CHAPTER 13, part 10
As for poor Daisy, what can rival her solemnity in sitting night after night round a table with someone who may or may not be a Russian princess--Russia of course is a very large place, and one does not know how many princesses there may be there--and thrilling over a pot of luminous paint and a false nose and calling it Amadeo the friend of Dante." This was too much for Georgie.
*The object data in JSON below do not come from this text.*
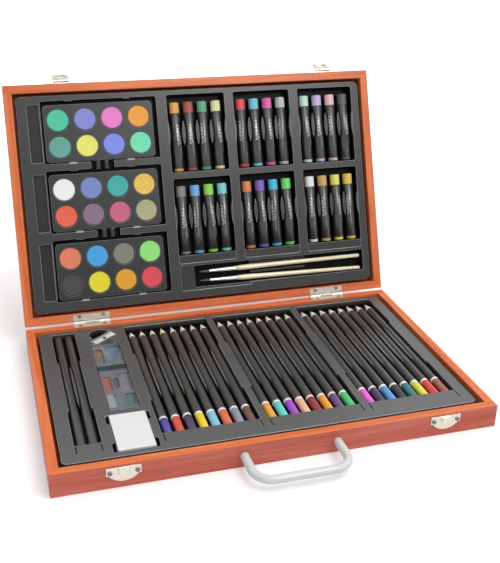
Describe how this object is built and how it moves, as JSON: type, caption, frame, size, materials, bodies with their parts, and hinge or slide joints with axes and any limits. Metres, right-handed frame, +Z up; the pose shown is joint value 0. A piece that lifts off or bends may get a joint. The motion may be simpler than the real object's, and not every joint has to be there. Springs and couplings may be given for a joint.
{
  "type": "art supply case",
  "caption": "Flat hinged wooden case with black formed trays holding pencils, paint palettes, pastels, brushes and drawing tools; front handle and two latches.",
  "frame": {"origin": "middle of the base's underside", "axes": "+Z up, +Y towards the hinges, +X to the right of someone facing the open case; the lid stands open as pictured"},
  "size_m": [0.375, 0.3721, 0.2446],
  "materials": {
    "stained_wood": "satin orange-red stain",
    "stained_panel": "satin orange-red stain",
    "tray_black": "satin formed sheet",
    "bright_metal": "bright",
    "screw_metal": "bright",
    "handle_grey": "satin",
    "pencil_black": "black paint, bare wood cone, coloured cap",
    "coloured_leads": "many colours",
    "graphite": "dark grey",
    "sharpener_grey": "matt",
    "blade_steel": "bright",
    "eraser_white": "matt",
    "mixing_clear": "glossy",
    "palette_black": "satin",
    "paint_cakes": "many colours",
    "pastel_colours": "many colours",
    "wrapper_black": "satin",
    "brush_cream": "gloss paint",
    "ferrule_metal": "bright",
    "hair_brown": "fine hair"
  },
  "bodies": {
    "base": {"base_front_board": "stained_wood", "base_rear_board": "stained_wood", "base_left_board": "stained_wood", "base_right_board": "stained_wood", "base_panel": "stained_panel", "base_tray": "tray_black", "hinge_base_leaves": "bright_metal", "hinge_pins": "bright_metal", "hinge_base_screws": "screw_metal", "handle": "handle_grey", "handle_screws": "screw_metal", "handle_washers": "screw_metal", "strike_plates": "bright_metal", "strike_screws": "screw_metal"},
    "lid": {"lid_front_board": "stained_wood", "lid_rear_board": "stained_wood", "lid_left_board": "stained_wood", "lid_right_board": "stained_wood", "lid_panel": "stained_panel", "lid_tray": "tray_black", "hinge_lid_leaves": "bright_metal", "hinge_lid_screws": "screw_metal", "latch_plates": "bright_metal", "latch_screws": "screw_metal", "latch_pins": "bright_metal"},
    "latch_flap_left": {"latch_flap_left": "bright_metal"},
    "latch_flap_right": {"latch_flap_right": "bright_metal"},
    "pencil_group_left": {"pencils_left": "pencil_black", "pencil_leads_left": "coloured_leads"},
    "pencil_group_middle": {"pencils_middle": "pencil_black", "pencil_leads_middle": "coloured_leads"},
    "pencil_group_right": {"pencils_right": "pencil_black", "pencil_leads_right": "coloured_leads"},
    "drawing_pencil_pair": {"drawing_pencils": "pencil_black", "drawing_pencil_leads": "graphite"},
    "sharpener": {"sharpener_body": "sharpener_grey", "sharpener_blade": "blade_steel", "sharpener_screw": "screw_metal"},
    "eraser_block": {"eraser": "eraser_white"},
    "mixing_dish": {"mixing_tray": "mixing_clear"},
    "paint_palette_lower": {"palette_lower": "palette_black", "cakes_lower": "paint_cakes"},
    "paint_palette_middle": {"palette_middle": "palette_black", "cakes_middle": "paint_cakes"},
    "paint_palette_upper": {"palette_upper": "palette_black", "cakes_upper": "paint_cakes"},
    "pastel_row_lower": {"pastels_lower": "pastel_colours", "pastel_wrappers_lower": "wrapper_black"},
    "pastel_row_upper": {"pastels_upper": "pastel_colours", "pastel_wrappers_upper": "wrapper_black"},
    "brush_pair": {"brush_handles": "brush_cream", "brush_ferrules": "ferrule_metal", "brush_hair": "hair_brown"}
  },
  "joints": [
    {"name": "lid_hinge", "type": "hinge", "parent": "base", "child": "lid", "pos_m": [0, 0.117, 0.02125], "axis": [1, 0, 0], "range_deg": [0, 110.72]},
    {"name": "latch_left", "type": "hinge", "parent": "lid", "child": "latch_flap_left", "pos_m": [-0.1318, 0.20319, 0.24077], "axis": [1, 0, 0], "range_deg": [0, 147]},
    {"name": "latch_right", "type": "hinge", "parent": "lid", "child": "latch_flap_right", "pos_m": [0.1386, 0.20319, 0.24077], "axis": [1, 0, 0], "range_deg": [0, 147]},
    {"name": "lift_pencils_left", "type": "slide", "parent": "base", "child": "pencil_group_left", "axis": [0, 0, 1], "range_m": [0, 0.04]},
    {"name": "lift_pencils_middle", "type": "slide", "parent": "base", "child": "pencil_group_middle", "axis": [0, 0, 1], "range_m": [0, 0.04]},
    {"name": "lift_pencils_right", "type": "slide", "parent": "base", "child": "pencil_group_right", "axis": [0, 0, 1], "range_m": [0, 0.04]},
    {"name": "lift_drawing_pencils", "type": "slide", "parent": "base", "child": "drawing_pencil_pair", "axis": [0, 0, 1], "range_m": [0, 0.04]},
    {"name": "lift_sharpener", "type": "slide", "parent": "base", "child": "sharpener", "axis": [0, 0, 1], "range_m": [0, 0.04]},
    {"name": "lift_eraser", "type": "slide", "parent": "base", "child": "eraser_block", "axis": [0, 0, 1], "range_m": [0, 0.04]},
    {"name": "lift_mixing_tray", "type": "slide", "parent": "base", "child": "mixing_dish", "axis": [0, 0, 1], "range_m": [0, 0.04]},
    {"name": "lift_palette_lower", "type": "slide", "parent": "lid", "child": "paint_palette_lower", "axis": [0, -0.9367, 0.3502], "range_m": [0, 0.04]},
    {"name": "lift_palette_middle", "type": "slide", "parent": "lid", "child": "paint_palette_middle", "axis": [0, -0.9367, 0.3502], "range_m": [0, 0.04]},
    {"name": "lift_palette_upper", "type": "slide", "parent": "lid", "child": "paint_palette_upper", "axis": [0, -0.9367, 0.3502], "range_m": [0, 0.04]},
    {"name": "lift_pastels_lower", "type": "slide", "parent": "lid", "child": "pastel_row_lower", "axis": [0, -0.9367, 0.3502], "range_m": [0, 0.04]},
    {"name": "lift_pastels_upper", "type": "slide", "parent": "lid", "child": "pastel_row_upper", "axis": [0, -0.9367, 0.3502], "range_m": [0, 0.04]},
    {"name": "lift_brushes", "type": "slide", "parent": "lid", "child": "brush_pair", "axis": [0, -0.9367, 0.3502], "range_m": [0, 0.04]}
  ]
}
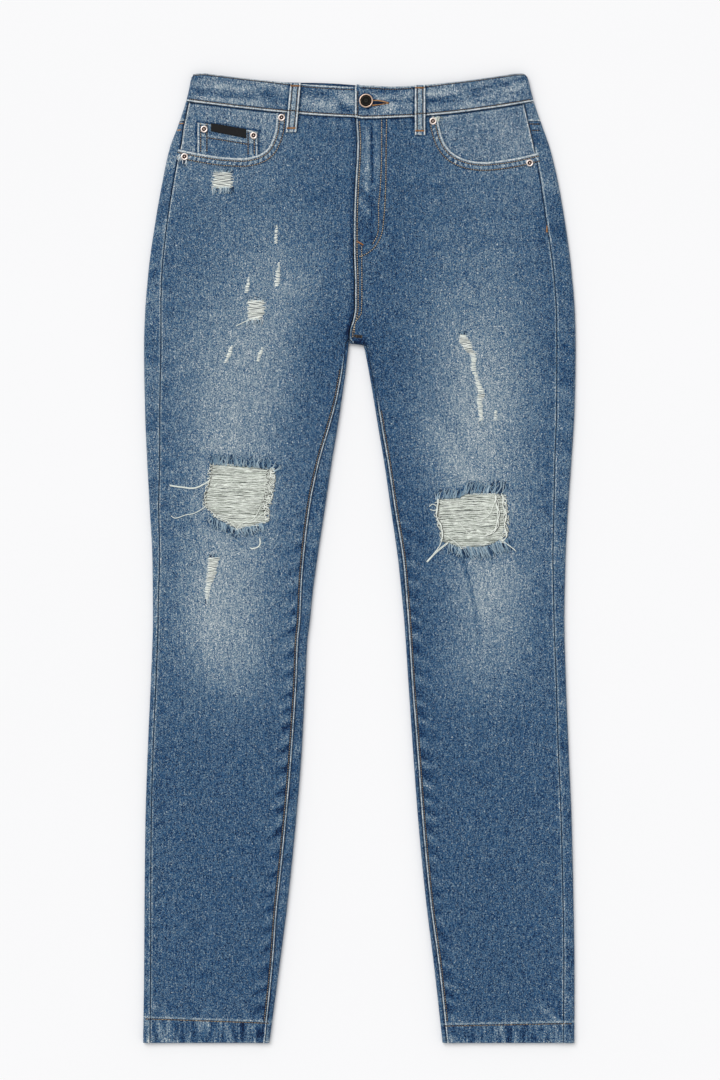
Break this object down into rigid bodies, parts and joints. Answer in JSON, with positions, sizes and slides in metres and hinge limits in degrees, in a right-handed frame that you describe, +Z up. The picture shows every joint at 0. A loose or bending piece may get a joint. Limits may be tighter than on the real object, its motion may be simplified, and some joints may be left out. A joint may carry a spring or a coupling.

"But you asked Mrs Quantock and the Princess to dine with you," he said, "and hoped there would be a seance afterwards. You wouldn't have done that, if you thought it was only a false nose and a pot of luminous paint." "I may have been impulsive," said Lucia speaking very rapidly. "I daresay I'm impulsive, and if my impulses lie in the direction of extending such poor hospitality as I can offer to my friends, and their friends, I am not ashamed of them. Far otherwise. But when I see and observe the awful effect of this so-called spiritualism on people whom I should have thought sensible and well-balanced--I do not include poor dear Daisy among them--then I am only thankful that my impulses did not happen to lead me into countenancing such piffle, as your sister so truly observed about POOR Daisy's Guru." They had come opposite Georgie's house, and suddenly his drawing-room window was thrown up. Olga's head looked out. "Don't have a fit, Georgie, to find me here" she said. "Good morning, Mrs Lucas; you were behind the mulberry, and I didn't see you. But something's happened to my kitchen range, and I can't have lunch at home. Do give me some. I've brought my crystal, and we'll gaze and gaze. I can see nothing at present except my own nose and the window. Are you psychical, Mrs Lucas?" This was the last straw; all Lucia's grievances had been flocking together like swallows for their flight, and to crown all came this open annexation of Georgie. There was Olga, sitting in his window, all unasked, and demanding lunch, with her silly ridiculous crystal in her hand, wondering if Lucia was psychical.
Her silvery laugh was a little shrill. It started a full tone above its normal pitch.
"No, dear Miss Bracely," she said. "I am afraid I am much too commonplace and matter-of-fact to care about such things. It is a great loss I know, and deprives me of the pleasant society of Russian princesses. But we are all made differently; that is very lucky. I must get home, Georgie." It certainly seemed very lucky that everyone was not precisely like Lucia at that moment, or there would have been quarrelling.